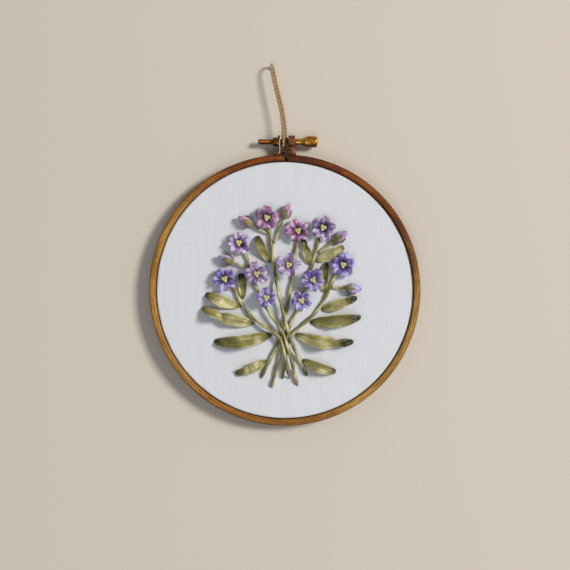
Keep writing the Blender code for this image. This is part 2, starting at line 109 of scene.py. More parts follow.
# %% Helpers for materials
def linear(hex_colour):
    """An sRGB hex colour as linear red, green, blue and alpha."""
    channels = [int(hex_colour[start : start + 2], 16) / 255 for start in (1, 3, 5)]
    straight = [c / 12.92 if c <= 0.04045 else ((c + 0.055) / 1.055) ** 2.4 for c in channels]
    return (*straight, 1.0)


def add_node(tree, kind, inputs, stops=(), **settings):
    """Add a shader node. An input is a value or another node's output, and stops fill a colour ramp."""
    node = tree.nodes.new(kind)
    for name, value in settings.items():
        setattr(node, name, value)
    for socket, value in inputs.items():
        if isinstance(value, bpy.types.NodeSocket):
            tree.links.new(value, node.inputs[socket])
        else:
            node.inputs[socket].default_value = value
    for index, (position, hex_colour) in enumerate(stops):
        ramp = node.color_ramp.elements
        stop = ramp[index] if index < 2 else ramp.new(position)
        stop.position = position
        stop.color = linear(hex_colour)
    return node


def new_material(name, **constants):
    """A material with one Principled shader, whose plain values are set on its own sockets."""
    made = bpy.data.materials.new(name)
    made.use_nodes = True
    shader = made.node_tree.nodes["Principled BSDF"]
    for socket, value in constants.items():
        shader.inputs[socket.replace("_", " ")].default_value = value
    return made, made.node_tree, shader


MIX_A = 6
MIX_B = 7
MIX_RESULT = 2
WAVE_RUN = math.pi / 10  # a wave texture of scale 1 repeats after this length

# %% [markdown]
# ## One way to shape thin things
#
# Ribbon, thread and twine are all a strip with a length and a width, so one helper serves them: a flat grid
# whose points are moved to where a function says. It writes a UV map in real millimetres, which lets a weave
# follow the strip wherever it turns, and a number for each point that says how dark the colour is there: how
# deeply the ribbon is coloured, together with painted shade and painted highlight.


# %% Helpers for meshes
def shaped_grid(bm, steps, place, spans, closed=False, shade=None, material=0):
    """Add a grid and move its points to place(along, across), both from 0 to 1. Closed makes it a tube."""
    uv = bm.loops.layers.uv.verify()
    # The shade layer holds how deeply the ribbon is coloured together with painted shade and painted
    # highlight.
    dye_and_shade = bm.verts.layers.float.get("shade") or bm.verts.layers.float.new("shade")
    grid = bmesh.ops.create_grid(bm, x_segments=steps[0], y_segments=steps[1], size=0.5)
    spots = {vert: (vert.co.x + 0.5, vert.co.y + 0.5) for vert in grid["verts"]}
    for face in dict.fromkeys(face for vert in spots for face in vert.link_faces):
        face.material_index = material
        for loop in face.loops:
            along, across = spots[loop.vert]
            loop[uv].uv = (along * spans[0], across * spans[1])
    for vert, (along, across) in spots.items():
        vert.co = place(along, across)
        vert[dye_and_shade] = shade(along, across) if shade else 0.0
    if closed:
        bmesh.ops.remove_doubles(bm, verts=list(spots), dist=0.001)
        kept = [vert for vert in spots if vert.is_valid]
        rims = dict.fromkeys(edge for vert in kept for edge in vert.link_edges if edge.is_boundary)
        bmesh.ops.holes_fill(bm, edges=list(rims), sides=0)


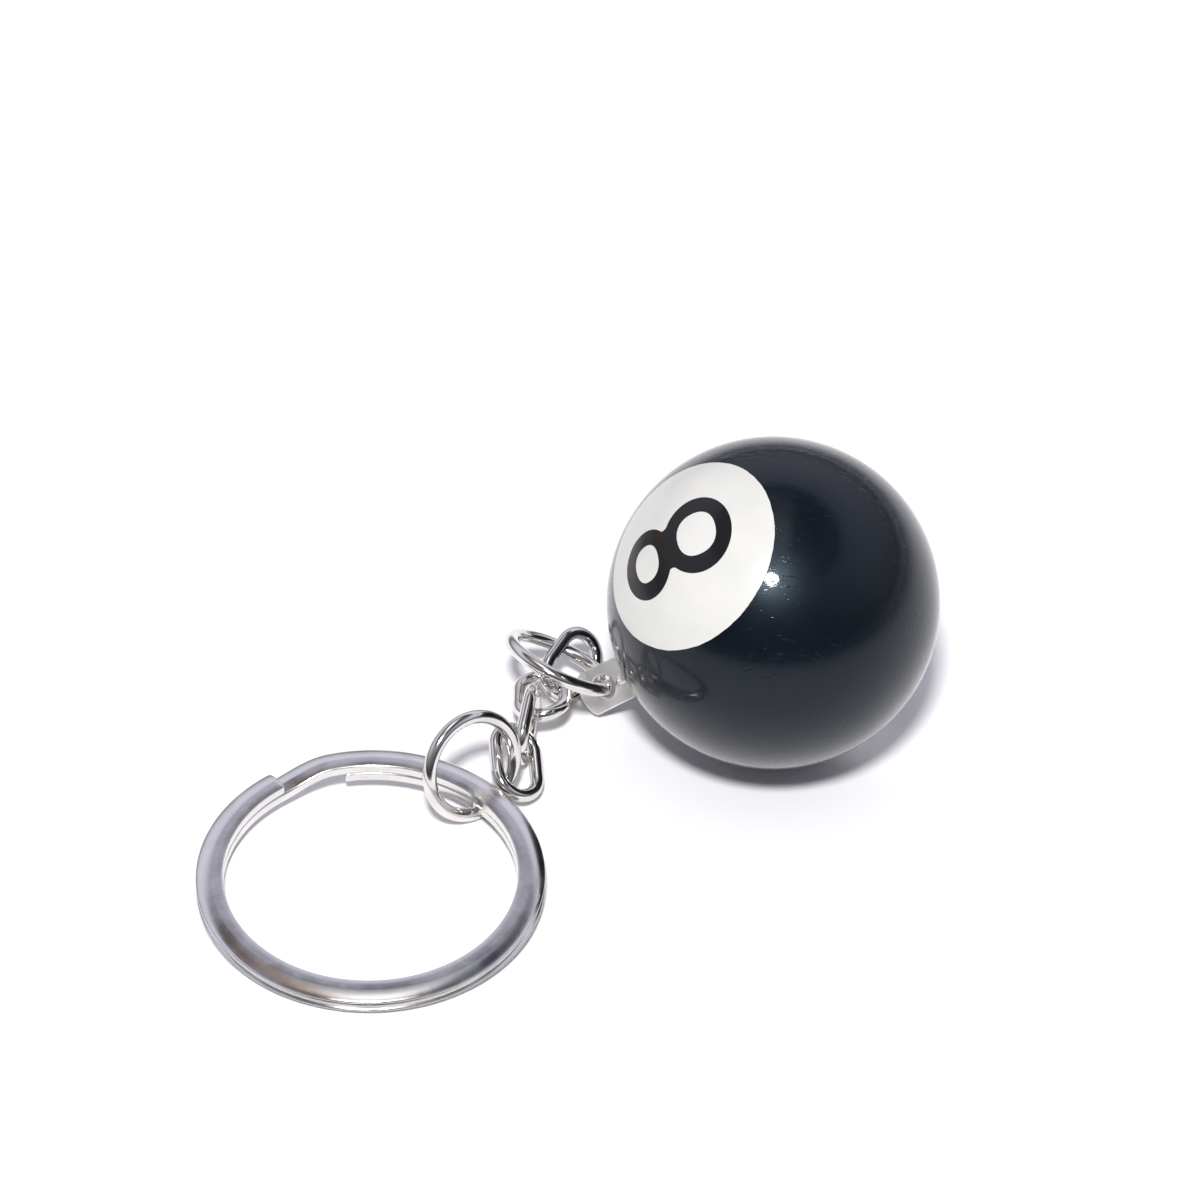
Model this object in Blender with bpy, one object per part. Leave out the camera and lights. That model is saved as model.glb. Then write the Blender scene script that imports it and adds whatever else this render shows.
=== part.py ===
"""Numbered pool ball on a key chain: a 25 mm black ball with inlaid number
discs, a flat eye tab set in the ball, and a short chain of two jump rings and
four oval links that ends in a double-coil split key ring.

Everything is in metres with +Z up.  The object lies at rest on the plane
z = 0: the ball and the tip of its tab touch the surface and the chain lies in
a short heap between the ball and the key ring.
"""
import math

import bmesh
import bpy
from mathutils import Matrix, Vector

# ---------------------------------------------------------------- dimensions
MM = 0.001

# where the ball's contact point lies from the middle of the whole object
ORIGIN_SHIFT = (14.942, 9.965)         # mm, X and Y

# ball
BALL_R = 12.5                         # mm, 25 mm ball
BALL_SEGMENTS = 40                    # facets round the number axis
POCKET_DEPTH = 0.62                   # pocket for each inlaid number disc
DISC_ANGLE = 36.4                     # degrees from disc centre to its rim
DISC_AZ = 207.5                       # heading of the front disc's axis
DISC_EL = 46.4                        # its elevation

# number disc and numeral
DISC_THICK = 0.56
DISC_GAP = 0.06                       # running gap between disc and pocket
NUMERAL_DEPTH = 0.25
NUMERAL_GAP = 0.04
NUMERAL_ROLL = 4.5                    # the numeral is set slightly off true
BIG_BOWL = (-1.90, 2.79, 3.15)        # centre, half height, half width
SMALL_BOWL = (2.78, 2.42, 2.80)
BIG_EYE = (-1.93, 1.59, 1.78)
SMALL_EYE = (2.80, 1.21, 1.48)
BOWL_BLEND = 2.6                      # how softly the two bowls meet
EYE_POWER = 2.25                      # slightly squared counters

# eye tab
TAB_AZ = 174.4                        # heading of the tab's length
TAB_EL = -38.6                        # it slopes down to the surface
TAB_WIDTH_DIR = (0.461, -0.605, -0.650)
TAB_WIDTH = 3.42
TAB_THICK = 0.72
TAB_TIP = 18.1                        # from the ball's centre
TAB_ROOT = 11.6
TAB_HOLE_AT = 15.94
TAB_HOLE_R = 0.95
TAB_END_R = 3.0                       # radius of the tab's rounded end
SLOT_CLEAR = 0.06
SHANK_R = 0.95
SHANK_CLEAR = 0.07
SHANK_END = 7.2                       # the shank's inner end
SHANK_BARBS = 4
BOSS_AT = 14.25                       # small staking boss on the tab's face
BOSS_R = 0.42
BOSS_RISE = 0.22

# wire pieces
RING_WIRE_R = 0.53                    # jump rings, 1.06 mm wire
LINK_WIRE_R = 0.50                    # oval links, 1.0 mm wire
TAB_RING_R = 4.00                     # centreline radii of the jump rings
KEY_RING_R = 3.84
JUMP_GAP = 1.6                        # degrees of open butt joint
LINK_LENGTH = 6.60                    # outside
LINK_WIDTH = 4.50
WIRE_SIDES = 8
RING_STEPS = 34
LINK_ARC_STEPS = 9

# split key ring
SPLIT_R = 12.945                      # outside radius
SPLIT_W = 2.036                       # radial width of the flattened wire
SPLIT_T = 0.765                       # thickness of one coil
SPLIT_GAP = 0.05                      # space between the coils
SPLIT_CORNER = 0.30
SPLIT_LOW_END = 102.0                 # heading of the lower free end
SPLIT_JOG = 128.0                     # the wire climbs from here ...
SPLIT_JOG_SPAN = 21.0                 # ... over this much turn
SPLIT_TOP_END = 128.0                 # heading of the upper free end
SPLIT_CENTRE = (-29.444, -19.403, 0.06)
SPLIT_TILT = (0.012, 0.050)           # rise towards +X and +Y
SPLIT_STEP = 7.5                      # degrees per segment

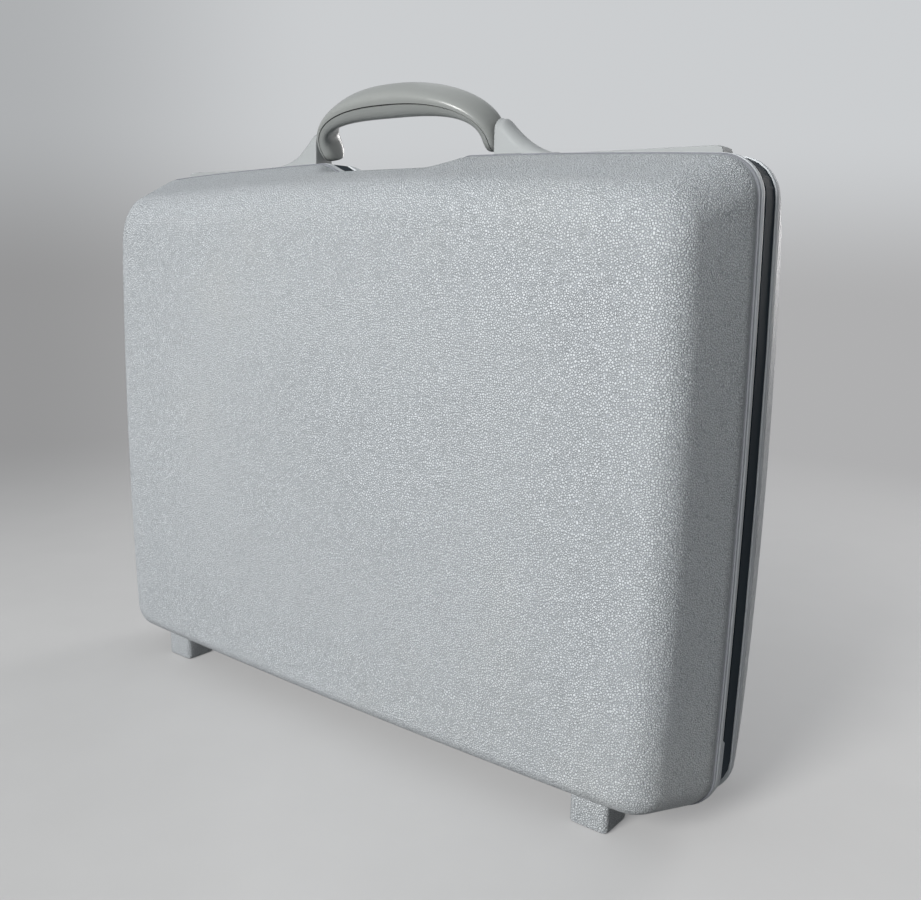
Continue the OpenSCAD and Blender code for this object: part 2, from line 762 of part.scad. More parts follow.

::::

** What needs to be done **
Reproduce exactly, and only, the lines from the start of the entries through the one that contains "return (*straight, 1.0)".

** Result for this task **
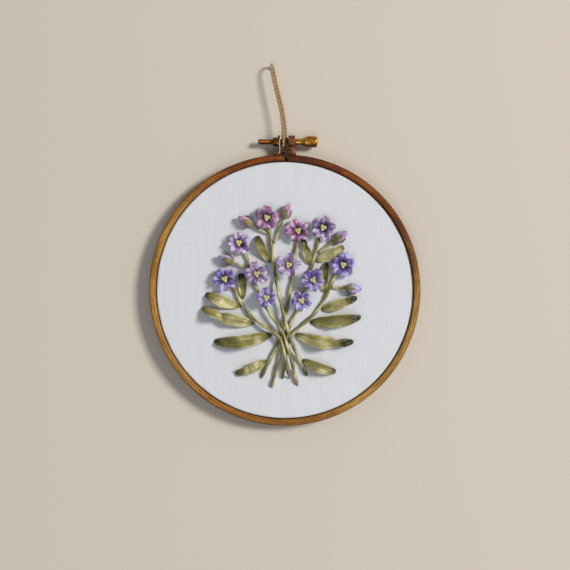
Keep writing the Blender code for this image. This is part 2, starting at line 109 of scene.py. More parts follow.
# %% Helpers for materials
def linear(hex_colour):
    """An sRGB hex colour as linear red, green, blue and alpha."""
    channels = [int(hex_colour[start : start + 2], 16) / 255 for start in (1, 3, 5)]
    straight = [c / 12.92 if c <= 0.04045 else ((c + 0.055) / 1.055) ** 2.4 for c in channels]
    return (*straight, 1.0)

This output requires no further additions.